Sur les conclusions subsidiaires :
15. Il n'y a pas lieu de surseoir à statuer dans l'attente que le juge judiciaire se prononce sur les recours intentés par ceux des facteurs ayant exercé leur droit de retrait le 23 janvier 2014 qui sont employés sous contrat de droit privé.
16. Il résulte de tout ce qui précède que M. C... n'est pas fondé à soutenir que c'est à tort que, par le jugement attaqué, le tribunal administratif de Nice a rejeté sa demande.
Sur les frais liés au litige :
17. Aux termes de l'article L. 761-1 du code de justice administrative : " Dans toutes les instances, le juge condamne la partie tenue aux dépens ou, à défaut, la partie perdante, à payer à l'autre partie la somme qu'il détermine, au titre des frais exposés et non compris dans les dépens. Le juge tient compte de l'équité ou de la situation économique de la partie condamnée. Il peut, même d'office, pour des raisons tirées des mêmes considérations, dire qu'il n'y a pas lieu à cette condamnation. ".

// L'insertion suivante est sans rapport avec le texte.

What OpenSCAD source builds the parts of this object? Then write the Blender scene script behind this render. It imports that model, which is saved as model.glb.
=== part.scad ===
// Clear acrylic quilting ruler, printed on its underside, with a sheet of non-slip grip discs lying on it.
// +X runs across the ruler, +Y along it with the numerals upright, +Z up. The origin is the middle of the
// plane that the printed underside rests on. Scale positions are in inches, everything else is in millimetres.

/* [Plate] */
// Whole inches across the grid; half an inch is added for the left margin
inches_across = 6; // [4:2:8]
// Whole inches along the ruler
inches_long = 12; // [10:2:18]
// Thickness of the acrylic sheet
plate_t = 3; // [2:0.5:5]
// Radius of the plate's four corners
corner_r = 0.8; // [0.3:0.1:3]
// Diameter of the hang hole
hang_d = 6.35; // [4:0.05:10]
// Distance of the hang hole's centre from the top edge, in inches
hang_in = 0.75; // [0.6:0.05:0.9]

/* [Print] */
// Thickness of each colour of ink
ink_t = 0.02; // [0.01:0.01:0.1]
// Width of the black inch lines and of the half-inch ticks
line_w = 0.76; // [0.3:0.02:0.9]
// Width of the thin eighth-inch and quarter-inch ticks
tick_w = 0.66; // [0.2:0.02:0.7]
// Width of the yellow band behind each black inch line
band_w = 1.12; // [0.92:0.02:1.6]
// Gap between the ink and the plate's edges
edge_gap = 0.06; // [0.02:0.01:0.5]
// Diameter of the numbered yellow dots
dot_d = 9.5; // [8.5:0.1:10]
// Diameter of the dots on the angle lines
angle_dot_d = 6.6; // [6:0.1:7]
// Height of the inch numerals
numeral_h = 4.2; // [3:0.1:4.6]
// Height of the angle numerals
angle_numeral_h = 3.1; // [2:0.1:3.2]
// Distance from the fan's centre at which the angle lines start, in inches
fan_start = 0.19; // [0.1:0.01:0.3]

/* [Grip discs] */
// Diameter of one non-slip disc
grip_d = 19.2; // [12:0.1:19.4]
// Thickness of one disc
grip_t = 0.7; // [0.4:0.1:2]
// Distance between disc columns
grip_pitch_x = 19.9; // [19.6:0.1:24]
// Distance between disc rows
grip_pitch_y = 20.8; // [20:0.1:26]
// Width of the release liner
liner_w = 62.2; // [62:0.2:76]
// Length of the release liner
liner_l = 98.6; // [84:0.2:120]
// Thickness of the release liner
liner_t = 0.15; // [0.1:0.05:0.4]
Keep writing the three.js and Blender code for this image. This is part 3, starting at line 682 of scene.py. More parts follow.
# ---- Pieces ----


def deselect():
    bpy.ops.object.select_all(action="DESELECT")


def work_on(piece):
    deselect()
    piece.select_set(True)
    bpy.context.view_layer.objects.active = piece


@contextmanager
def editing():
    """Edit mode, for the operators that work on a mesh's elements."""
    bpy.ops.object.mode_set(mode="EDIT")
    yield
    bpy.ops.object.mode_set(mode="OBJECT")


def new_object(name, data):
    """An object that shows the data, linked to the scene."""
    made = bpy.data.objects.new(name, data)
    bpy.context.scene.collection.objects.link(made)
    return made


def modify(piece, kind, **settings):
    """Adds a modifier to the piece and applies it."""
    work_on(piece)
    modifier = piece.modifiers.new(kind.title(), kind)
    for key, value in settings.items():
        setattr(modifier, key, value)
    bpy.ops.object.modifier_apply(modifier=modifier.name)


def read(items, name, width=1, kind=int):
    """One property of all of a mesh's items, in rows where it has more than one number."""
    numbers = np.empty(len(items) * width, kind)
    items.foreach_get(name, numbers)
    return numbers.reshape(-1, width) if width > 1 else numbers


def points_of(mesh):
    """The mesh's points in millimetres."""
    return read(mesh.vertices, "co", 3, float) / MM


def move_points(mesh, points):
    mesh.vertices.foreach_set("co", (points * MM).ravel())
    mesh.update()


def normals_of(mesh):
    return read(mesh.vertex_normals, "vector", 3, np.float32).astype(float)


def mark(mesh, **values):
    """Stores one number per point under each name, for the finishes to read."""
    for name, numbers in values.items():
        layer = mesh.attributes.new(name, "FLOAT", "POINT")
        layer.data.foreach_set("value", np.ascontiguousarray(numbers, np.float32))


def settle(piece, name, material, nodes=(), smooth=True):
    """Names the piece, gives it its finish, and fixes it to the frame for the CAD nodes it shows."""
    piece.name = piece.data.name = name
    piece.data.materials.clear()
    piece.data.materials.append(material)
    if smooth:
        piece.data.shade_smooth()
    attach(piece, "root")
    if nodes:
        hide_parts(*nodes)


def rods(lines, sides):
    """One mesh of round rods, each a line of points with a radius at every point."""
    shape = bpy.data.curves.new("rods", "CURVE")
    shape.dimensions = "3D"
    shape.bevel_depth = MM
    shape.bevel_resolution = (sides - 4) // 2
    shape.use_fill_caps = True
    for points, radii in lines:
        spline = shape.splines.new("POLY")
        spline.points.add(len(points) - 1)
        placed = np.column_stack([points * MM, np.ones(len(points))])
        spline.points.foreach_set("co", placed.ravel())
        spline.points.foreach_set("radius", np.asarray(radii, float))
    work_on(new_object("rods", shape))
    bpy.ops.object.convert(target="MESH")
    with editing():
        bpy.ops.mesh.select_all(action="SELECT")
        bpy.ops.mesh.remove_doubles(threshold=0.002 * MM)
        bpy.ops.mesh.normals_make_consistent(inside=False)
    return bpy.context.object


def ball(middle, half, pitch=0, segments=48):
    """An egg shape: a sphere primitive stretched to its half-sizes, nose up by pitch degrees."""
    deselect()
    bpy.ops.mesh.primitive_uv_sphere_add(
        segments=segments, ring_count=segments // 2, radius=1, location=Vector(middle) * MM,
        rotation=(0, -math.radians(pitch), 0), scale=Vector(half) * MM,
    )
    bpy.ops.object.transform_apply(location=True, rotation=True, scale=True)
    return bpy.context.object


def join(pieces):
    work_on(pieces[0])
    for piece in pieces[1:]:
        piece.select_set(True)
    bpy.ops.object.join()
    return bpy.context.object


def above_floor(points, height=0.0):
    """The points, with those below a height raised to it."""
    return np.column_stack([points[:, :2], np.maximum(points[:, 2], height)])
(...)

18. Les dispositions de l'article L. 761-1 du code de justice administrative font obstacle à ce que soit mise à la charge de La Poste, qui n'est pas dans la présente instance la partie perdante, la somme demandée par M. C..., au titre des frais exposés par lui et non compris dans les dépens.
D É C I D E :
Article 1er : La requête de M. C... est rejetée.
Article 2 : Le présent arrêt sera notifié à M. A... C...et à La Poste.
Délibéré après l'audience du 11 janvier 2019, à laquelle siégeaient :
- M. Pocheron, président de chambre,
- M. Guidal, président-assesseur,
- M. Coutier, premier conseiller.
Lu en audience publique le 25 janvier 2019.